L’excessif

pantagruelL’excessif

Texte et dessin : Bébert

On me dit excessif, déjà le dernier qui m’a dit ça, je lui ai explosé la gueule, et dès qu’il sortira de l’hôpital, je lui passerai la deuxième couche pour lui apprendre à me parler avec modération.
Bon, c’est vrai que des fois j’exagère, Si par exemple, après une bonne soirée, je ne me réveille pas aux urgences et que deux flics ne sont pas à mon chevet pour m’expliquer que je vais devoir rembourser les frais de pressing de leurs uniformes sur lesquels j’ai dégueulé avant de tomber dans un profond coma éthylique, et bien, je trouve la soirée que je viens de passer un peu fade.

Ok je fais la fête de façon démesurée, champagne et cocaïne sont les palliatifs de ma pantagruélique soif de plaisir. Mais je ne suis pas un égoïste, je ne garde pas tout pour moi, je partage, je régurgite. Il faut voir le nombre de parasites qui m’accompagnent lors de mes soirées de VIP à profiter du ruissellement du trop-plein de mon opulence. Je suis sûr qu’ils vont jusqu’à récupérer mes mouchoirs pour se faire des rails avec mes crottes de nez cocaïnées.

Il y a truc que j’ai du mal à partager, c’est l’argent, il faut dire que je suis né dedans et il m’en faut beaucoup pour assouvir ma dépendance. On ne va pas quand même me le reprocher, on ne demande pas un poisson de vivre au grand air. Eh bien moi c’est pareil, nous baignons dans l’argent depuis des générations et on ne va pas sortir de l’eau pour faire plaisir à deux ou trois gauchistes adeptes du darwinisme. Pour nous, c’est nage et rêve, pas marche ou crève.

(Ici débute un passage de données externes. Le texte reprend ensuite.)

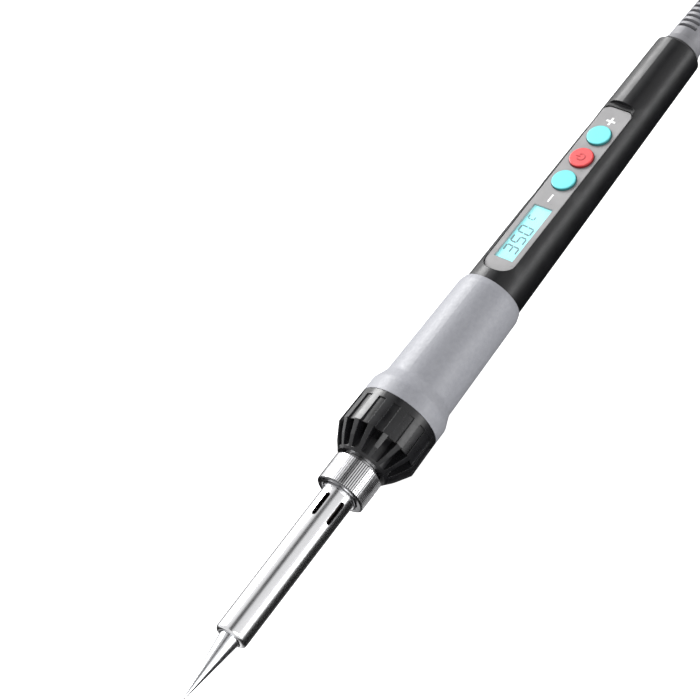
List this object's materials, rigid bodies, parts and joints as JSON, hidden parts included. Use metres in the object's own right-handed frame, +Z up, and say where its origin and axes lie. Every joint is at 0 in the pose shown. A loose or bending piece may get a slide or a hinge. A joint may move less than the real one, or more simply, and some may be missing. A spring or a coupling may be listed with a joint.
{
  "type": "soldering iron",
  "caption": "Hand-held digital soldering iron: conical tip in a vented barrel, knurled nut, finned collar, rubber grip, control panel with display and buttons, ribbed cord boot.",
  "frame": {"origin": "on the iron's axis, in the middle of the grip", "axes": "+X along the iron from the tip to the cord boot, +Z up through the control panel"},
  "size_m": [0.25, 0.022, 0.022],
  "materials": {
    "tip_plate": "bright plated, tinned at the point",
    "barrel_steel": "polished stainless tube",
    "nut_nickel": "satin nickel, fine straight knurl",
    "ferrule_steel": "turned steel",
    "heater_ceramic": "unglazed",
    "lead_sleeving": "glass-fibre sleeving",
    "collar_black": "heat-resistant plastic, semi-matt",
    "grip_rubber": "soft, finely textured",
    "handle_gloss": "glossy",
    "panel_grey": "satin",
    "display_clear": "clear window",
    "lcd": "lit display",
    "backlight": "white diffuser",
    "button_cyan": "satin",
    "button_red": "satin",
    "switch_black": "moulded",
    "board_green": "solder mask",
    "screw_steel": "zinc plated",
    "film_yellow": "resin case",
    "terminal_green": "moulded",
    "can_sleeve": "shrink sleeve",
    "clamp_white": "moulded nylon",
    "boot_grey": "satin"
  },
  "bodies": {
    "handle": {"threaded_ferrule": "ferrule_steel", "heater_element": "heater_ceramic", "heater_base": "heater_ceramic", "heater_leads": "lead_sleeving", "nose_collar": "collar_black", "retaining_bush": "collar_black", "grip_sleeve": "grip_rubber", "handle_shell": "handle_gloss", "control_panel": "panel_grey", "display_window": "display_clear", "lcd_backlight": "backlight", "lcd_glass": "lcd", "minus_switch": "switch_black", "power_switch": "switch_black", "plus_switch": "switch_black", "circuit_board": "board_green", "board_screws": "screw_steel", "microcontroller": "switch_black", "triac": "switch_black", "film_capacitor": "film_yellow", "terminal_block": "terminal_green", "smoothing_capacitor": "can_sleeve", "cord_clamp": "clamp_white", "clamp_screw": "screw_steel", "strain_relief": "boot_grey"},
    "sleeve": {"tip_barrel": "barrel_steel", "soldering_tip": "tip_plate"},
    "nut": {"barrel_nut": "nut_nickel"},
    "minus_key": {"minus_button": "button_cyan", "minus_plunger": "switch_black"},
    "power_key": {"power_button": "button_red", "power_plunger": "switch_black"},
    "plus_key": {"plus_button": "button_cyan", "plus_plunger": "switch_black"}
  },
  "joints": [
    {"name": "barrel_slide", "type": "slide", "parent": "handle", "child": "sleeve", "axis": [-1, 0, 0], "range_m": [0, 0.0045]},
    {"name": "nut_turn", "type": "hinge", "parent": "sleeve", "child": "nut", "pos_m": [-0.0426, 0, 0], "axis": [-1, 0, 0], "range_deg": [0, 1620]},
    {"name": "minus_press", "type": "slide", "parent": "handle", "child": "minus_key", "axis": [-0.0174, 0, -0.9998], "range_m": [0, 0.0004], "stiffness_N_per_m": 2500, "springref_m": -0.0002},
    {"name": "power_press", "type": "slide", "parent": "handle", "child": "power_key", "axis": [-0.0174, 0, -0.9998], "range_m": [0, 0.0004], "stiffness_N_per_m": 2500, "springref_m": -0.0002},
    {"name": "plus_press", "type": "slide", "parent": "handle", "child": "plus_key", "axis": [-0.0174, 0, -0.9998], "range_m": [0, 0.0004], "stiffness_N_per_m": 2500, "springref_m": -0.0002}
  ],
  "couplings": [
    {"joint": "nut_turn", "follows": "barrel_slide", "rad_per_m": 6283.2}
  ]
}
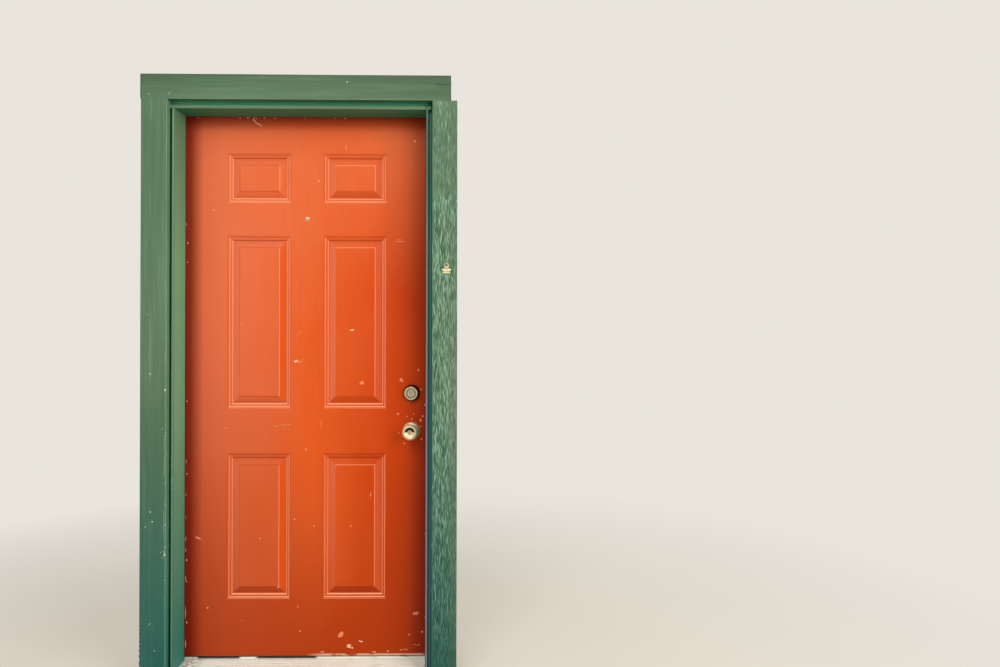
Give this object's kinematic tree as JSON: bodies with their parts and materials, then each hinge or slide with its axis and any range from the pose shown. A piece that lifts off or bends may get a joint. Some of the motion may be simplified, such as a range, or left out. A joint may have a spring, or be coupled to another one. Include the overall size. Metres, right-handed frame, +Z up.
{
  "type": "panelled front door",
  "caption": "Six-panel pressed-steel entry door hung in its rebated timber frame with casings, sill, knob latch, deadbolt and door viewer.",
  "frame": {"origin": "middle of the opening at the underside of the sill, in the plane of the wall's outer face", "axes": "+X towards the lock side, +Y into the house, +Z up"},
  "size_m": [1.1163, 0.2487, 2.1523],
  "materials": {
    "painted_door": "satin enamel over pressed steel",
    "painted_frame": "green painted softwood",
    "rough_sawn_board": "green painted rough-sawn softwood",
    "slab_timber": "bare laminated softwood",
    "sill_timber": "bare treated softwood",
    "sill_paint": "cream paint on an aluminium extrusion",
    "cap_paint": "cream painted hardwood",
    "foam": "rigid polyurethane foam",
    "seal_foam": "brown foam seal with a smooth vinyl cover",
    "sweep_vinyl": "dark flexible vinyl",
    "hinge_steel": "satin plated steel",
    "screw_steel": "zinc plated steel",
    "lock_brass": "worn antique brass plate",
    "lock_nickel": "dull nickel plate",
    "lock_steel": "plain plated steel",
    "viewer_brass": "dull brass",
    "viewer_glass": "clear lens",
    "clip_brass": "tarnished brass plate"
  },
  "bodies": {
    "frame": {"hinge_jamb": "painted_frame", "strike_jamb": "painted_frame", "head_jamb": "painted_frame", "hinge_side_casing": "painted_frame", "strike_side_casing": "rough_sawn_board", "head_casing": "painted_frame", "casing_nails": "screw_steel", "sill_base": "sill_timber", "sill_deck": "sill_paint", "threshold_cap": "cap_paint", "hinge_side_seal": "seal_foam", "strike_side_seal": "seal_foam", "head_seal": "seal_foam", "hinge_pins": "hinge_steel", "frame_screws": "screw_steel", "latch_strike": "lock_steel", "deadbolt_strike": "lock_steel", "upper_frame_leaf": "hinge_steel", "middle_frame_leaf": "hinge_steel", "lower_frame_leaf": "hinge_steel", "clip_back_plate": "clip_brass", "clip_pin": "clip_brass", "clip_spring": "clip_brass", "clip_nail": "screw_steel"},
    "door": {"outer_skin": "painted_door", "inner_skin": "painted_door", "hinge_stile": "slab_timber", "lock_stile": "slab_timber", "top_rail": "slab_timber", "bottom_rail": "slab_timber", "lock_block": "slab_timber", "foam_core": "foam", "door_sweep": "sweep_vinyl", "door_screws": "screw_steel", "upper_door_leaf": "hinge_steel", "middle_door_leaf": "hinge_steel", "lower_door_leaf": "hinge_steel", "latch_case": "lock_steel", "outer_rose": "lock_brass", "inner_rose": "lock_brass", "rose_screws": "screw_steel", "deadbolt_collar": "lock_brass", "deadbolt_cylinder": "lock_nickel", "deadbolt_case": "lock_steel", "deadbolt_inner_rose": "lock_brass", "deadbolt_screws": "screw_steel", "peephole_barrel": "viewer_brass", "peephole_lens": "viewer_glass", "peephole_sleeve": "viewer_brass"},
    "knob": {"outer_knob": "lock_brass", "inner_knob": "lock_brass", "knob_spindle": "lock_steel"},
    "knob_lock": {"knob_key_plug": "lock_nickel", "turn_button": "lock_brass"},
    "latch": {"latch_bolt": "lock_steel"},
    "thumbturn": {"thumbturn": "lock_brass", "deadbolt_cam": "lock_steel"},
    "deadbolt": {"deadbolt_bolt": "lock_steel"},
    "deadbolt_plug": {"deadbolt_key_plug": "lock_nickel"},
    "clip_jaw": {"clip_front_plate": "clip_brass"}
  },
  "joints": [
    {"name": "door_swing", "type": "hinge", "parent": "frame", "child": "door", "pos_m": [-0.4585, 0.1469, 1.044], "axis": [0, 0, 1], "range_deg": [0, 120]},
    {"name": "knob_turn", "type": "hinge", "parent": "door", "child": "knob", "pos_m": [0.387, 0.11745, 0.877], "axis": [0, -1, 0], "range_deg": [0, 60], "stiffness_Nm_per_rad": 0.12, "springref_deg": 71.62},
    {"name": "latch_slide", "type": "slide", "parent": "door", "child": "latch", "axis": [1, 0, 0], "range_m": [0, 0.0127]},
    {"name": "knob_lock_turn", "type": "hinge", "parent": "knob", "child": "knob_lock", "pos_m": [0.387, 0.11745, 0.877], "axis": [0, 1, 0], "range_deg": [0, 90]},
    {"name": "thumbturn_turn", "type": "hinge", "parent": "door", "child": "thumbturn", "pos_m": [0.387, 0.11745, 1.0167], "axis": [0, 1, 0], "range_deg": [0, 90]},
    {"name": "deadbolt_slide", "type": "slide", "parent": "door", "child": "deadbolt", "axis": [1, 0, 0], "range_m": [0, 0.0254]},
    {"name": "deadbolt_key_turn", "type": "hinge", "parent": "door", "child": "deadbolt_plug", "pos_m": [0.387, 0.11745, 1.0167], "axis": [0, 1, 0], "range_deg": [0, 90]},
    {"name": "clip_squeeze", "type": "hinge", "parent": "frame", "child": "clip_jaw", "pos_m": [0.524, -0.0267, 1.4628], "axis": [-1, 0, 0], "range_deg": [0, 20], "stiffness_Nm_per_rad": 0.05, "springref_deg": -5.73}
  ],
  "couplings": [
    {"joint": "latch_slide", "follows": "knob_turn", "m_per_rad": 0.012128},
    {"joint": "deadbolt_slide", "follows": "thumbturn_turn", "m_per_rad": 0.01617}
  ]
}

De plus, si on n’est pas excessif dans ce milieu, qui le sera ? Pas les pauvres en tout cas, ils n’en ont pas les moyens, par contre nous avons besoin d’eux, ils sont la matière brute de notre démesure, Ce sont leurs carences qui alimentent notre opulence.
L’époque est propice à ce genre d’exercice. Nous les riches, nous vous avons offert la crise pour cacher l’indécence de de nos dividendes à jouer vos destinées sur les marchés des produits dérivés.

La finance c’est Byzance, c’est autre chose que l’industrie de papy, on fait des plus-values de gros goulus. On est comme des joueurs addicts et compulsifs, on se shoote à la dopamine mais sans les effets secondaires, ceux des jeux de hasard qui vous font échouer sur le trottoir à force de miser sur sa bonne étoile, on ne perd jamais à la roulette du grand capital, tu perds, je gagne, je gagne, tu perds.
Mais nous ne sommes pas des chiens, nous vous avons laissé et même encouragé à vous vautrer dans la lie de vos propres addictions. Excès caloriques, alcooliques, nicotiniques, médicamenteux, consuméristes, téléphagiques, monophobiques sont les palliatifs de vos propres frustrations de ne pas avoir accès au pognon pour assouvir vos passions.
Alors chacun ses excès, vous pouvez continuer à comater tranquillement devant votre télé, nous nous assurerons que vos auges soient toujours bien remplies pour que nous puissions accroitre notre concupiscence.
Dieu possédait toutes choses. Pour un juste retour des choses, nous avons accompli une OPA dogmatique, nous remplaçons une vieille croyance un peu rance par le règne de la finance pour alimenter nos dépendances.